| Given task |
Lines that include the word "from" are the ones to copy.

| Records for this task |

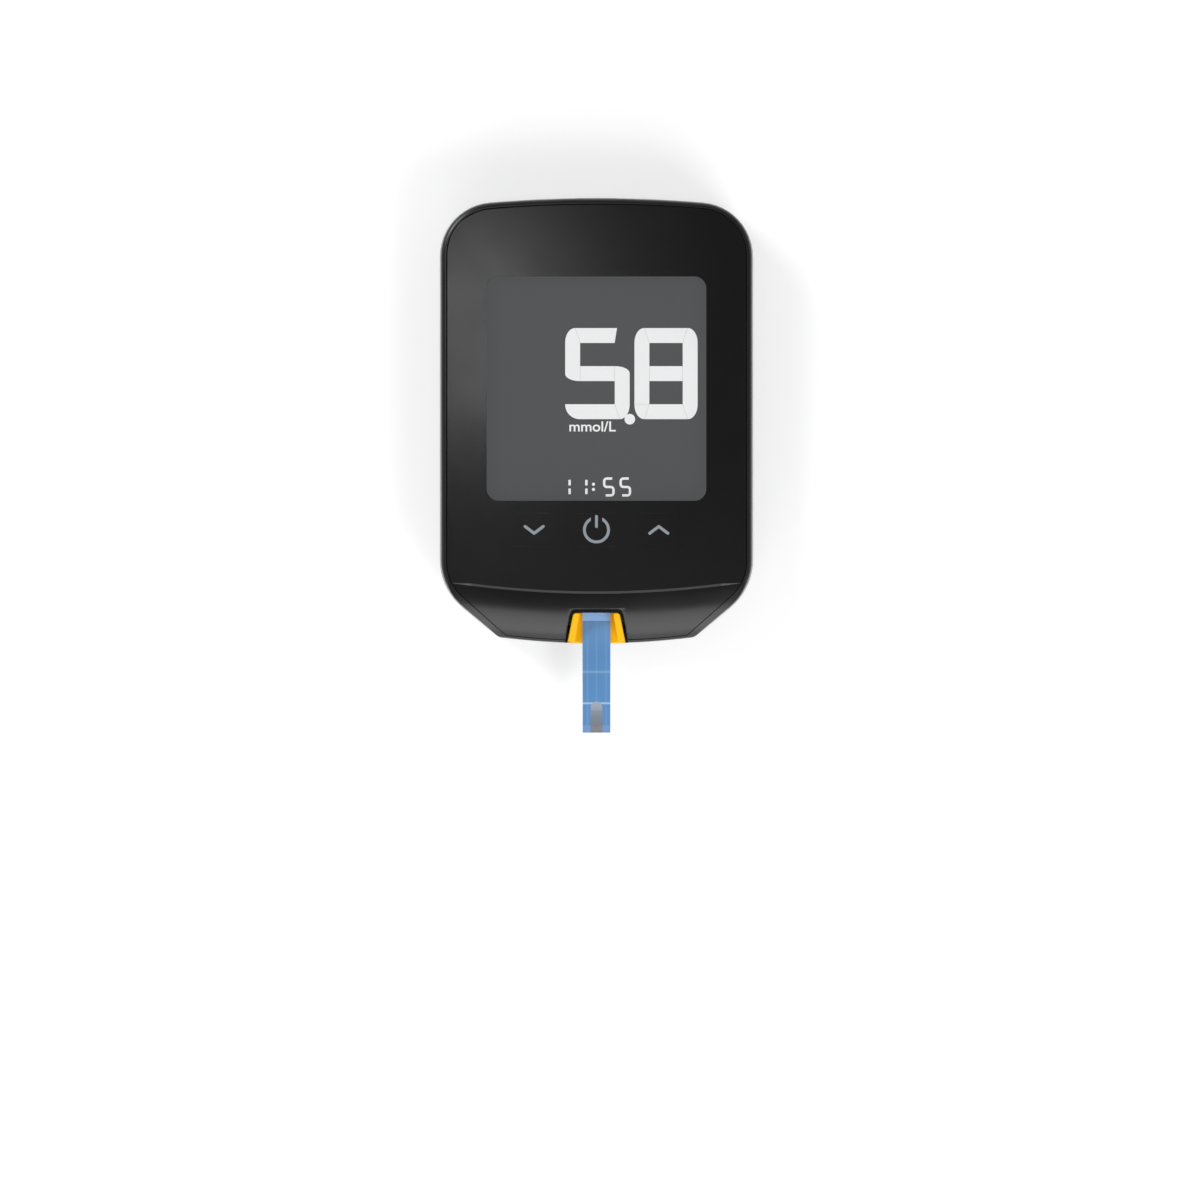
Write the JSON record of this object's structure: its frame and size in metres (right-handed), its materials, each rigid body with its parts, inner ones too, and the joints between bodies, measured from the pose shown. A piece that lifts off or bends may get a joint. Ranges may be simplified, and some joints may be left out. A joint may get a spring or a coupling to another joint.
{
  "type": "blood glucose meter",
  "caption": "Flat black blood glucose meter with a square display, flush keys, a sloping chin and a blue test strip in its yellow port.",
  "frame": {"origin": "centre of the flat back of the case", "axes": "+Z is the normal of the front face, +Y points to the top edge of the meter, +X to the right seen from the front"},
  "size_m": [0.0604, 0.1032, 0.016],
  "materials": {
    "case_plastic": "fine textured black plastic",
    "rim_plastic": "satin black plastic",
    "face_plastic": "satin black coated plastic",
    "chin_plastic": "satin black plastic",
    "yellow_plastic": "satin yellow plastic",
    "lens_plastic": "clear hard-coated acrylic",
    "lit_segments": "lit display segments",
    "lcd_glass": "grey polarised glass",
    "light_guide_plastic": "clear acrylic",
    "led_resin": "cast resin",
    "frame_plastic": "moulded white plastic",
    "zebra_rubber": "layered silicone",
    "board_laminate": "solder-masked glass laminate",
    "chip_resin": "moulded resin",
    "steel": "nickel-plated steel",
    "component_ceramic": "fired ceramic",
    "buzzer_plastic": "moulded plastic",
    "contact_metal": "plated spring bronze",
    "key_rubber": "moulded silicone",
    "key_plastic": "satin black coated plastic",
    "symbol_plastic": "pale grey inlay",
    "cell_steel": "nickel-plated steel",
    "label_film": "matt printed film, bare",
    "strip_polyester": "white polyester film",
    "strip_blue": "matt blue film",
    "strip_grey": "grey film",
    "strip_carbon": "printed carbon"
  },
  "bodies": {
    "case": {"rear_cover": "case_plastic", "rim_frame": "rim_plastic", "face_plate": "face_plastic", "chin_cover": "chin_plastic", "port_insert": "yellow_plastic", "display_lens": "lens_plastic", "lcd_segments": "lit_segments", "lcd_panel": "lcd_glass", "light_guide": "light_guide_plastic", "backlight_leds": "led_resin", "lcd_frame": "frame_plastic", "zebra_connector": "zebra_rubber", "main_board": "board_laminate", "microcontroller": "chip_resin", "memory_chip": "chip_resin", "crystal": "steel", "small_parts": "component_ceramic", "buzzer": "buzzer_plastic", "strip_connector": "frame_plastic", "strip_contacts": "contact_metal", "usb_shell": "steel", "usb_tongue": "chip_resin", "keypad_mat": "key_rubber", "down_spring": "key_rubber", "centre_spring": "key_rubber", "up_spring": "key_rubber", "left_cell": "cell_steel", "right_cell": "cell_steel", "negative_springs": "contact_metal", "positive_clips": "contact_metal", "case_screws": "steel", "rear_label": "label_film"},
    "down_button": {"down_key": "key_plastic", "down_symbol": "symbol_plastic"},
    "centre_button": {"centre_key": "key_plastic", "centre_symbol": "symbol_plastic"},
    "up_button": {"up_key": "key_plastic", "up_symbol": "symbol_plastic"},
    "door": {"battery_door": "case_plastic"},
    "test_strip": {"strip_base": "strip_polyester", "strip_film": "strip_blue", "strip_chamber": "strip_grey", "strip_electrodes": "strip_carbon"}
  },
  "joints": [
    {"name": "down_press", "type": "slide", "parent": "case", "child": "down_button", "axis": [0, 0, -1], "range_m": [0, 0.0004], "stiffness_N_per_m": 4000, "deforming": ["down_spring"]},
    {"name": "centre_press", "type": "slide", "parent": "case", "child": "centre_button", "axis": [0, 0, -1], "range_m": [0, 0.0004], "stiffness_N_per_m": 4000, "deforming": ["centre_spring"]},
    {"name": "up_press", "type": "slide", "parent": "case", "child": "up_button", "axis": [0, 0, -1], "range_m": [0, 0.0004], "stiffness_N_per_m": 4000, "deforming": ["up_spring"]},
    {"name": "door_slide", "type": "slide", "parent": "case", "child": "door", "axis": [0, 1, 0], "range_m": [0, 0.03]},
    {"name": "strip_slide", "type": "slide", "parent": "case", "child": "test_strip", "axis": [0, -1, 0], "range_m": [0, 0.02]}
  ]
}
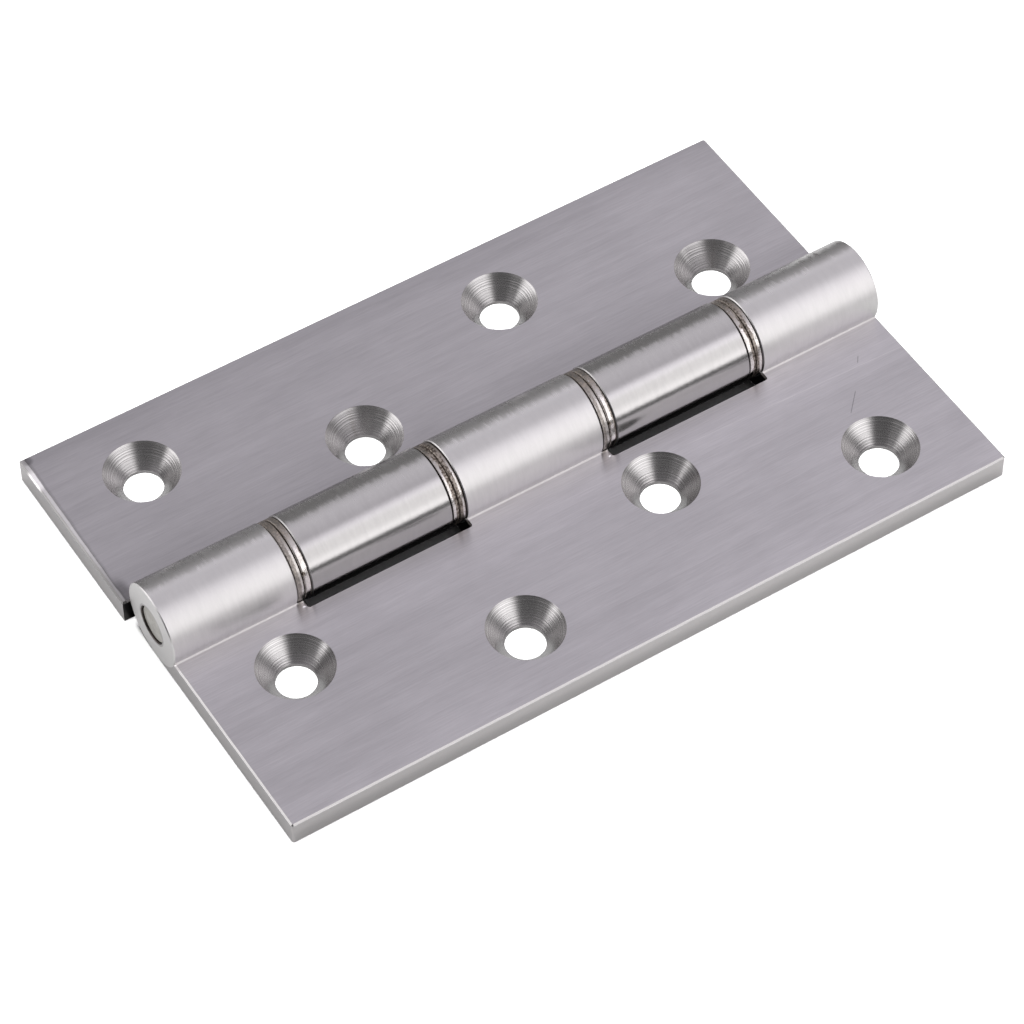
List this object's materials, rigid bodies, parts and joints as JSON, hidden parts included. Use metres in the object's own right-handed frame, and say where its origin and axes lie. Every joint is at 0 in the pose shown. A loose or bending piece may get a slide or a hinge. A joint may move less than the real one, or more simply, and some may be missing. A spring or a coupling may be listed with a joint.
{
  "type": "butt hinge",
  "caption": "Flat butt hinge lying open: two thick rectangular leaves with countersunk screw holes, joined by a round knuckled barrel on a pin with paired washers between the knuckles.",
  "frame": {"origin": "on the mounting plane, under the middle of the barrel", "axes": "+X along the pin, +Y from the pin to the back leaf, +Z to the side of the knuckles and countersinks"},
  "size_m": [0.1028, 0.065, 0.011],
  "materials": {
    "leaf_metal": "satin plated, fine grain lengthways",
    "pin_steel": "satin",
    "washer_bronze": "dull, faintly stained"
  },
  "bodies": {
    "front_leaf": {"front_leaf": "leaf_metal", "hinge_pin": "pin_steel", "washer_1a": "washer_bronze", "washer_2b": "washer_bronze", "washer_3a": "washer_bronze", "washer_4b": "washer_bronze"},
    "back_leaf": {"back_leaf": "leaf_metal", "washer_1b": "washer_bronze", "washer_2a": "washer_bronze", "washer_3b": "washer_bronze", "washer_4a": "washer_bronze"}
  },
  "joints": [
    {"name": "leaf_swing", "type": "hinge", "parent": "front_leaf", "child": "back_leaf", "pos_m": [0, 0, 0.0055], "axis": [1, 0, 0], "range_deg": [-95, 180]}
  ]
}
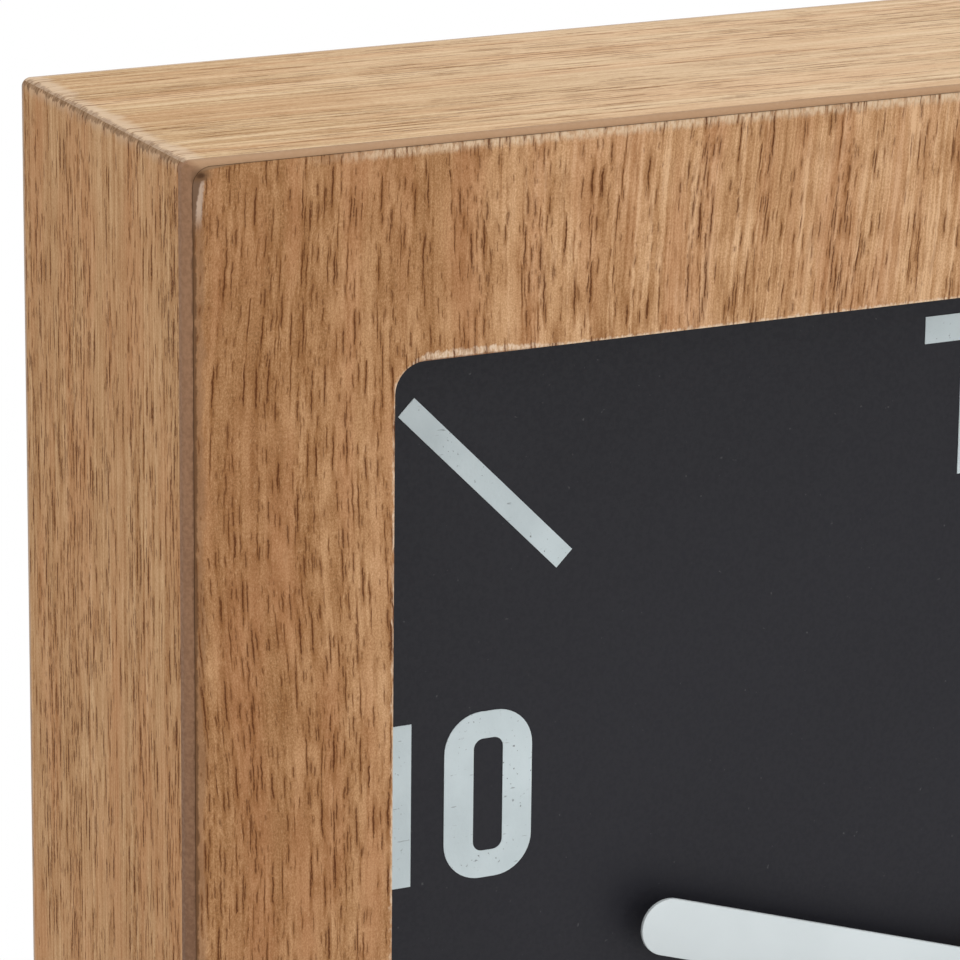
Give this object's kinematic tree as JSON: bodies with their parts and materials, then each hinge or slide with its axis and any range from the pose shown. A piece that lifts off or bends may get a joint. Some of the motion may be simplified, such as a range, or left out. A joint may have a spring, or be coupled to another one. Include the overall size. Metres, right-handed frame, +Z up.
{
  "type": "table_clock",
  "caption": "Square veneered wooden box clock with a recessed dark dial, plain hands and a battery quartz movement.",
  "frame": {"origin": "Centre of the bounding box's bottom face, on the table under the middle of the case.", "axes": "Z is up. The dial faces -Y and +Y points out of the back, along the shortest extent. X is the width."},
  "size_m": [0.25, 0.0486, 0.25],
  "materials": {
    "mdf_edge": "bare fibreboard, sanded and stained dark",
    "veneer_front": "open-pored veneer, oiled, grain upright",
    "veneer_side": "open-pored veneer, oiled, grain upright",
    "veneer_top": "fine-grained veneer, oiled, grain from left to right",
    "board": "bare fibreboard",
    "back_board": "brown hardboard, smooth face out",
    "screw_steel": "zinc plated",
    "dial_black": "matt black lacquer",
    "dial_print": "pale screen print",
    "hand_paint": "pale satin paint",
    "brass": "turned",
    "rubber": "matt",
    "shell_plastic": "moulded, fine texture",
    "knob_plastic": "moulded",
    "inner_plastic": "natural acetal",
    "wheel_plastic": "natural acetal",
    "wheel_amber": "natural amber acetal",
    "magnet": "sintered magnet",
    "soft_iron": "stamped",
    "copper_wire": "enamelled copper wire",
    "board_green": "solder mask",
    "chip_resin": "black resin drop",
    "bright_metal": "nickel plated",
    "battery_wrap": "printed film, plain"
  },
  "bodies": {
    "case": {"front_frame": "mdf_edge", "front_veneer": "veneer_front", "top_wall": "board", "right_wall": "board", "bottom_wall": "board", "left_wall": "board", "top_veneer": "veneer_top", "right_veneer": "veneer_side", "bottom_veneer": "veneer_top", "left_veneer": "veneer_side", "back_panel": "back_board", "back_screws": "screw_steel", "dial_board": "dial_black", "dial_numerals": "dial_print", "hour_bars": "dial_print", "dial_screws": "screw_steel", "rubber_washer": "rubber", "dial_washer": "brass", "fixing_nut": "brass", "threaded_bush": "brass", "movement_front": "shell_plastic", "movement_back": "shell_plastic", "middle_plate": "inner_plastic", "stator": "soft_iron", "coil_core": "soft_iron", "coil_bobbin": "inner_plastic", "coil_winding": "copper_wire", "circuit_board": "board_green", "circuit_chip": "chip_resin", "quartz_crystal": "bright_metal", "positive_contact": "bright_metal", "negative_contact": "bright_metal", "battery": "battery_wrap"},
    "minute_arbor": {"minute_shaft": "brass", "minute_hand": "hand_paint", "hand_cap": "hand_paint"},
    "hour_arbor": {"hour_wheel": "wheel_plastic", "hour_hand": "hand_paint"},
    "motion_arbor": {"motion_wheel": "wheel_plastic"},
    "knob_arbor": {"set_knob": "knob_plastic"},
    "centre_arbor": {"centre_wheel": "wheel_amber"},
    "third_arbor": {"third_wheel": "wheel_plastic"},
    "seconds_arbor": {"seconds_wheel": "wheel_plastic"},
    "intermediate_arbor": {"intermediate_wheel": "wheel_plastic"},
    "rotor_arbor": {"rotor": "wheel_plastic", "rotor_magnet": "magnet"}
  },
  "joints": [
    {"name": "minute_turn", "type": "hinge", "parent": "case", "child": "minute_arbor", "pos_m": [0, 0, 0.125], "axis": [0, 1, 0], "continuous": true},
    {"name": "hour_turn", "type": "hinge", "parent": "case", "child": "hour_arbor", "pos_m": [0, 0, 0.125], "axis": [0, 1, 0], "continuous": true},
    {"name": "motion_turn", "type": "hinge", "parent": "case", "child": "motion_arbor", "pos_m": [0.0048, 0.00645, 0.13331], "axis": [0, 1, 0], "continuous": true},
    {"name": "knob_turn", "type": "hinge", "parent": "case", "child": "knob_arbor", "pos_m": [0.01425, 0.01575, 0.13498], "axis": [0, 1, 0], "continuous": true},
    {"name": "rotor_turn", "type": "hinge", "parent": "case", "child": "rotor_arbor", "pos_m": [-0.01232, 0.01275, 0.13619], "axis": [0, 1, 0], "continuous": true},
    {"name": "intermediate_turn", "type": "hinge", "parent": "case", "child": "intermediate_arbor", "pos_m": [-0.0049, 0.01275, 0.13349], "axis": [0, 1, 0], "continuous": true},
    {"name": "seconds_turn", "type": "hinge", "parent": "case", "child": "seconds_arbor", "pos_m": [0, 0.01125, 0.125], "axis": [0, 1, 0], "continuous": true},
    {"name": "third_turn", "type": "hinge", "parent": "case", "child": "third_arbor", "pos_m": [-0.00945, 0.00975, 0.12333], "axis": [0, 1, 0], "continuous": true},
    {"name": "centre_turn", "type": "hinge", "parent": "case", "child": "centre_arbor", "pos_m": [0, 0.00855, 0.125], "axis": [0, 1, 0], "continuous": true}
  ],
  "couplings": [
    {"joint": "hour_turn", "follows": "minute_turn", "ratio": 0.083333},
    {"joint": "motion_turn", "follows": "minute_turn", "ratio": -0.33333},
    {"joint": "knob_turn", "follows": "minute_turn", "ratio": 1},
    {"joint": "intermediate_turn", "follows": "rotor_turn", "ratio": -0.2},
    {"joint": "seconds_turn", "follows": "rotor_turn", "ratio": 0.033333},
    {"joint": "third_turn", "follows": "rotor_turn", "ratio": -0.0044444},
    {"joint": "centre_turn", "follows": "rotor_turn", "ratio": 0.00055556}
  ]
}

| Exercise solution |
Write the JSON record of this object's structure: its frame and size in metres (right-handed), its materials, each rigid body with its parts, inner ones too, and the joints between bodies, measured from the pose shown. A piece that lifts off or bends may get a joint. Ranges may be simplified, and some joints may be left out. A joint may get a spring or a coupling to another joint.
  "frame": {"origin": "centre of the flat back of the case", "axes": "+Z is the normal of the front face, +Y points to the top edge of the meter, +X to the right seen from the front"},
  "frame": {"origin": "on the mounting plane, under the middle of the barrel", "axes": "+X along the pin, +Y from the pin to the back leaf, +Z to the side of the knuckles and countersinks"},
Give this object's kinematic tree as JSON: bodies with their parts and materials, then each hinge or slide with its axis and any range from the pose shown. A piece that lifts off or bends may get a joint. Some of the motion may be simplified, such as a range, or left out. A joint may have a spring, or be coupled to another one. Include the overall size. Metres, right-handed frame, +Z up.
    "veneer_top": "fine-grained veneer, oiled, grain from left to right",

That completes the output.